*Goal of the exercise*: Copy all lines of the listing that include the string "bodies".

*Information shown*:
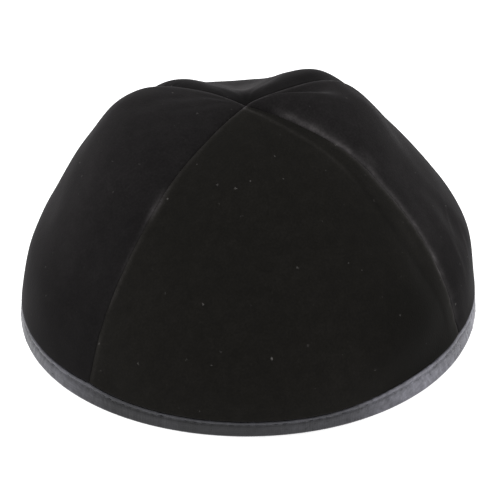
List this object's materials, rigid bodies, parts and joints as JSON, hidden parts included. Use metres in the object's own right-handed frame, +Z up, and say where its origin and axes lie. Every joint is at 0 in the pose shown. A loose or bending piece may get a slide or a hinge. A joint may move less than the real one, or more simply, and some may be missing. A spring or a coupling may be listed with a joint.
{
  "type": "four-panel velvet skullcap",
  "caption": "Soft domed velvet skullcap of shaped panels that meet at the crown, with a satin strip folded round its rim; worn on the crown of the head.",
  "frame": {"origin": "centre of the rim, on the surface that the cap stands on", "axes": "+Z up through the crown; -Y towards the front panel, the one that faces the picture's camera; +X to the right as the front panel is looked at"},
  "size_m": [0.1804, 0.181, 0.0856],
  "materials": {
    "velvet_front": "black cotton velvet, matt, with a faint sheen at grazing angles",
    "velvet_right": "black cotton velvet, matt, nap turned so that it looks a little lighter",
    "velvet_back": "black cotton velvet, matt, nap turned so that it looks a little lighter",
    "velvet_left": "black cotton velvet, matt, nap turned so that it looks a little lighter",
    "satin_binding": "charcoal satin strip, soft lustre, edge-stitched"
  },
  "bodies": {
    "root": {"panel_front": "velvet_front", "panel_right": "velvet_right", "panel_back": "velvet_back", "panel_left": "velvet_left", "rim_binding": "satin_binding"}
  },
  "joints": []
}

*Response to the exercise*:
List this object's materials, rigid bodies, parts and joints as JSON, hidden parts included. Use metres in the object's own right-handed frame, +Z up, and say where its origin and axes lie. Every joint is at 0 in the pose shown. A loose or bending piece may get a slide or a hinge. A joint may move less than the real one, or more simply, and some may be missing. A spring or a coupling may be listed with a joint.
  "bodies": {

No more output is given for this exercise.